Tawuran di Johar Baru
Camat Johar Baru Nurhelmi Savitri mengakui bahwa tawuran antar pemuda kerap terjadi di wilayahnya sejak dulu. Namun ia sendiri mengaku tidak pernah tahu apa yang menjadi penyebab dari aksi tawuran tersebut.
"Kalau ditanya penyebabnya, dari dulu sampai sekarang enggak ada penyebabnya. Penyebabnya lagi pengen tawuran aja kali," kata Nurhelmi.
Terakhir, aksi tawuran terjadi pada Minggu (4/4/2021). Aksi tawuran terjadi di dua lokasi, yakni di Jalan Pulo Gundul dan di Jalan Bala Dewa. Aksi kedua tawuran dapat diredam dengan gas air mata dari petugas kepolisian. Namun, para pemuda yang terlibat tawuran itu langsung kabur dan tak diproses lebih lanjut oleh pihak kepolisian.
"Durasi tawuran enggak lama, paling 5-10 menit selesai. Lalu polisi datang pakai gas air mata.

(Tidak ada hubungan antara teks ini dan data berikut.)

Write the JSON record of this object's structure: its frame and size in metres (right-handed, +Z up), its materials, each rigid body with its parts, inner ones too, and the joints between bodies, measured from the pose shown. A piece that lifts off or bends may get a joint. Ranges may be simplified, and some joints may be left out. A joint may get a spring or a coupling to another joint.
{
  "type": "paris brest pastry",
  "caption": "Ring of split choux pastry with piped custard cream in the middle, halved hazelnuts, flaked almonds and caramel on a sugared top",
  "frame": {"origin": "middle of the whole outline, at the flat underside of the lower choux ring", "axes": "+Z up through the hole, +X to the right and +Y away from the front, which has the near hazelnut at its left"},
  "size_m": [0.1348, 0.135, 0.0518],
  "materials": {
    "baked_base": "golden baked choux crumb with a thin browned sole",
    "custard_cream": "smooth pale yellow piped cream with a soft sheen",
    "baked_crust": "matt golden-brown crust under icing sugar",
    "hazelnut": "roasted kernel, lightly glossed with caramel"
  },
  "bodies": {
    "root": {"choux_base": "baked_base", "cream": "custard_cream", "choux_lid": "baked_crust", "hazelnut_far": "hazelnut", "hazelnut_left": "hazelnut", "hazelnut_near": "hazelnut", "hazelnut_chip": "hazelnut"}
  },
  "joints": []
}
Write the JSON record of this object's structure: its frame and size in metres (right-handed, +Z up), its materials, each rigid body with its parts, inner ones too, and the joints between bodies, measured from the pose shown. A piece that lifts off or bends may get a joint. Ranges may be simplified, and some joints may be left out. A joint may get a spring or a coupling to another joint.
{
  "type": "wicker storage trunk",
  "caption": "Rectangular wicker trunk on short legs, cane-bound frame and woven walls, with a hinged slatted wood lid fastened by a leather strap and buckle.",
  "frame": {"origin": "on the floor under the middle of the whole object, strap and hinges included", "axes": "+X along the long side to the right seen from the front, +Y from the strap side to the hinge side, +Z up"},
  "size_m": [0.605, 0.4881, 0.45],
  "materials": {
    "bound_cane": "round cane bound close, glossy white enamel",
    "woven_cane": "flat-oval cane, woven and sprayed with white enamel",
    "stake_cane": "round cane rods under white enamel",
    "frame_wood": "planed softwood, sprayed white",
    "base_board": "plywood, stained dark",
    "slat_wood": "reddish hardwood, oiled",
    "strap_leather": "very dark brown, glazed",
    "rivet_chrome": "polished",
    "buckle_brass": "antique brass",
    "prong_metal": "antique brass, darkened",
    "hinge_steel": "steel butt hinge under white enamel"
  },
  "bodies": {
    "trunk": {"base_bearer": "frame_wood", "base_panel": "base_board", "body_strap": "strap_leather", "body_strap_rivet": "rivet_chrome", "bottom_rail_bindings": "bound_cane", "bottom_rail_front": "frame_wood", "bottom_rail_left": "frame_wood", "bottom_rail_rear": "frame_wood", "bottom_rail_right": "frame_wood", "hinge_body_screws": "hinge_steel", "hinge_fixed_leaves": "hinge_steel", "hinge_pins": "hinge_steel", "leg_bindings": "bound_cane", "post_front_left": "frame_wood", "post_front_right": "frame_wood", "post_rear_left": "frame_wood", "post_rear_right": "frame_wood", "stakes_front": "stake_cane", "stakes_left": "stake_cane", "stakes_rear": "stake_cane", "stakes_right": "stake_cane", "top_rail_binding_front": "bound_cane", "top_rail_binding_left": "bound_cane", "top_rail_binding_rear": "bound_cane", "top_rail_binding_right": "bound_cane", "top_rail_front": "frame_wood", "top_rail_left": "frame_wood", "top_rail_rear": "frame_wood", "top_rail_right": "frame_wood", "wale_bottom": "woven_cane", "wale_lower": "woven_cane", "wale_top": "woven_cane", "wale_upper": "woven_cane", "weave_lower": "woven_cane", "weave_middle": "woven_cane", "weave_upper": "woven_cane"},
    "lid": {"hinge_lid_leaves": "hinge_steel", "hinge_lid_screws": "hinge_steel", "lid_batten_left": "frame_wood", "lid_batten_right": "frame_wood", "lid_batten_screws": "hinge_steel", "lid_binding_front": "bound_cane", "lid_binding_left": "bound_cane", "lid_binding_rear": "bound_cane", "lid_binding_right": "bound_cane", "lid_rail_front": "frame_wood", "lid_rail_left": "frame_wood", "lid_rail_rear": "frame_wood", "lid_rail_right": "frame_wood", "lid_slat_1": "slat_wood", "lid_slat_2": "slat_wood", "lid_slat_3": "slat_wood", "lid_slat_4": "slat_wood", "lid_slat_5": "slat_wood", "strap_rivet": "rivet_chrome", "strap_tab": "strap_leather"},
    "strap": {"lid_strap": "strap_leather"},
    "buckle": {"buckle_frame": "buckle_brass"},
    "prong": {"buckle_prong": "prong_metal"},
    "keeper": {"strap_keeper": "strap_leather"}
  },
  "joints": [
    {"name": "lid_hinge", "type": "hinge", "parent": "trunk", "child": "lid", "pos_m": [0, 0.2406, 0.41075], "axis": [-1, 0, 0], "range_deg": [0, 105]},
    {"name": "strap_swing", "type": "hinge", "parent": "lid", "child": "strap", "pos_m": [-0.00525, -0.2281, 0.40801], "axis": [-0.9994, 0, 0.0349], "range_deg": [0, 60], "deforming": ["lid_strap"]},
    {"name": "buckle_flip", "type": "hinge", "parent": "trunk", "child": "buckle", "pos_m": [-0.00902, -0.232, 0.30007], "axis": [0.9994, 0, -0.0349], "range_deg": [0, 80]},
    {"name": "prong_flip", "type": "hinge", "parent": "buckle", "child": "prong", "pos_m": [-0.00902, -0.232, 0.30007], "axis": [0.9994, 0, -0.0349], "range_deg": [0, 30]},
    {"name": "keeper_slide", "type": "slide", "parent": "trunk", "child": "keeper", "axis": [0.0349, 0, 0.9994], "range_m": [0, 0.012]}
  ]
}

Jadi enggak kayak di tempat lain yang lama. Kita mah sebentar," ujar Nurhelmi.
Meski demikian, Nurhelmi mengklaim intensitas tawuran di Johar Baru saat ini sudah jauh berkurang dibandingkan dulu. Menurut dia, penurunan mulai terjadi saat ia sudah menjabat sebagai camat pada Februari 2019.
"Jelas menurun. Dulu waktu saya lurah sehari bisa lima kali. Sekarang sebulan 3 kali paling tawurannya," ujar dia.
Nurhelmi menyebut turunnya intensitas tawuran karena kesadaran masyarakat yang sudah mulai membaik. Jajaran Kecamatan, TNI dan Kepolisian juga berupaya mengandeng para tokoh agama dan tokoh masyarakat setempat.